Functional organization of locus coeruleus projections to CNS motor circuits

This project probes the structure and function of locus coeruleus (LC) projections to central nervous system motor centers with the goal of clarifying how LC-derived norepinephrine (NE) influences motor network operations and movement control. The LC is a brainstem nucleus that provides NE to forebrain, brainstem, cerebellum, and spinal cord. Historically treated as a homogeneous source of broadly released NE, recent evidence indicates the LC is modular, with segregated output channels and the potential for differential NE release across projection fields. This conceptual shift raises important questions about how LC organization maps onto different functional systems, and identifies a major knowledge gap regarding LC interactions with motor control circuitry. To address this gap, Waterhouse and colleagues propose an integrative experimental strategy centered on an intersectional recombinase-based viral-genetic tracing approach called TrAC (Tracing Axon Collaterals), combined with established ex vivo electrophysiological assays.

TrAC permits fluorescent labeling of genetically defined neuron populations based on axonal projections, enabling visualization of LC neurons with defined projection targets and their axon collaterals across the brain. Using TrAC in genetically modified mice (e.g., En1 Dre, Dbh Flpo, and an RC:RFLTG indicator allele), LC-NE neurons can be labeled constitutively and switch fluorophores after Cre recombination induced by retrograde CAV2-Cre injections at specific motor-related sites. This enables mapping of projection-defined LC neurons and their collateralization patterns in regions such as primary motor cortex, cerebellum, and spinal motor targets. The central hypothesis is that LC cells projecting to CNS motor centers are distributed throughout the rostrocaudal extent of the LC but share a common set of electrophysiological properties.

Complementing anatomical mapping, ex vivo electrophysiological recordings will characterize the physiological attributes of these projection-defined LC neurons to determine whether they form a functionally coherent cohort. Additionally, the team expects to reveal an organized network of axon collaterals among LC projection neurons that could support selective, synchronous NE release in motor circuitry. Such coordinated NE release would provide a mechanism for regulating operations across distributed networks responsible for balance and movement dynamics, rather than a uniform broadcast of neuromodulatory tone. By defining both the anatomical organization and physiological signatures of LC-motor projections, this work aims to advance understanding of how the LC-NE system contributes to motor control in health and disease.
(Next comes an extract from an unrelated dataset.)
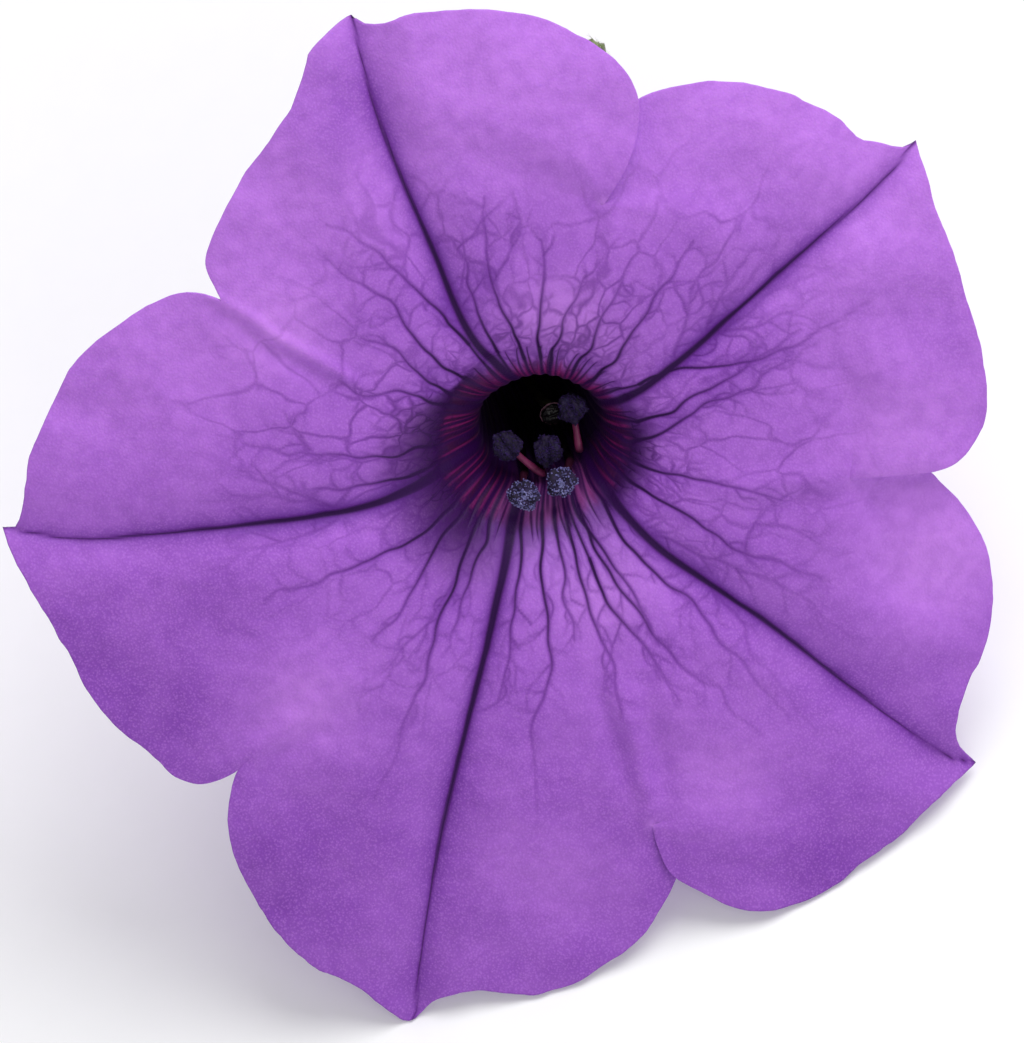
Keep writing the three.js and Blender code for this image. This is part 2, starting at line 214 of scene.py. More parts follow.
# Each lobe in the picture's pixels: its margin up to the tip, the tip, its margin after it and its
# midrib from the throat. "lift" is how far its two sides rise over the next lobes, or tuck under
# them where it is below 0, in millimetres.
lobes = {
    "top": {
        "before": [
            (207, 265), (216, 232), (240, 186), (256, 162), (290, 113), (306, 71), (312, 52), (340, 25),
        ],
        "tip": (352, 17),
        "after": [
            (363, 25), (386, 26), (406, 18), (422, 15), (462, 12), (505, 14), (545, 22),
            (588, 43), (618, 66), (634, 90), (639, 116), (634, 146), (622, 176),
        ],
        "midrib": [(505, 375), (477, 345), (457, 310), (433, 250), (396, 165), (371, 95)],
        "lift": (0, 0.7),
    },
    "upperRight": {
        "before": [
            (609, 184), (615, 160), (620, 130), (630, 106), (655, 93), (688, 85), (726, 83),
            (767, 89), (802, 101), (837, 119), (860, 140), (879, 144), (903, 148),
        ],
        "tip": (915, 141),
        "after": [
            (920, 159), (936, 210), (955, 261), (971, 315), (982, 353), (987, 395), (982, 430),
            (959, 459), (936, 471), (915, 474), (885, 477),
        ],
        "midrib": [(620, 403), (655, 381), (690, 353), (735, 311), (790, 263), (840, 219), (880, 184)],
        "lift": (-0.7, 0.6),
    },
    "lowerRight": {
        "before": [
            (868, 470), (895, 463), (922, 466), (943, 484), (962, 503), (972, 518), (988, 549),
            (994, 587), (991, 630), (982, 659), (969, 687), (960, 715), (958, 734), (963, 749),
        ],
        "tip": (979, 764),
        "after": [
            (966, 776), (929, 809), (904, 835), (866, 862), (841, 884), (816, 899), (785, 909),
            (760, 912), (735, 909), (704, 895), (673, 877), (659, 850),
        ],
        "midrib": [
            (605, 490), (625, 514), (660, 550), (700, 577), (760, 617), (810, 655), (860, 694), (940, 752),
        ],
        "lift": (-0.7, 0.3),
    },
    "bottom": {
        "before": [
            (662, 842), (675, 858), (678, 878), (662, 909), (646, 933), (627, 951), (601, 968),
            (569, 987), (534, 997), (505, 995), (473, 993), (437, 1001), (421, 1016),
        ],
        "tip": (414, 1029),
        "after": [
            (399, 1021), (373, 1002), (348, 984), (312, 967), (280, 938), (261, 912), (242, 877),
            (230, 845), (227, 813), (235, 776),
        ],
        "midrib": [(511, 530), (506, 560), (493, 620), (473, 700), (451, 790), (434, 870), (420, 960)],
        "lift": (-0.3, 0),
    },
    "left": {
        "before": [
            (233, 774), (203, 784), (176, 777), (149, 753), (118, 728), (91, 696), (68, 652),
            (44, 611), (20, 569), (9, 545),
        ],
        "tip": (3, 527),
        "after": [
            (16, 527), (21, 516), (27, 486), (30, 459), (44, 425), (61, 388), (78, 360),
            (112, 331), (152, 305), (183, 294), (208, 295),
        ],
        "midrib": [(430, 478), (380, 503), (320, 515), (240, 525), (160, 533), (80, 539)],
        "lift": (0, 0),
    },
}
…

The findings are expected to revise theoretical frameworks about LC function, extending current knowledge, largely focused on sensory and cognitive circuitries, to motor systems. Ultimately, characterizing projection-specific LC modules and their capacity for targeted NE release will inform basic neuroscience and offer a foundation for developing interventions for movement disorders arising from disease, injury, or aging. Keywords associated with the study include TrAC, locus coeruleus, motor centers, norepinephrine, and viral vector tract tracing.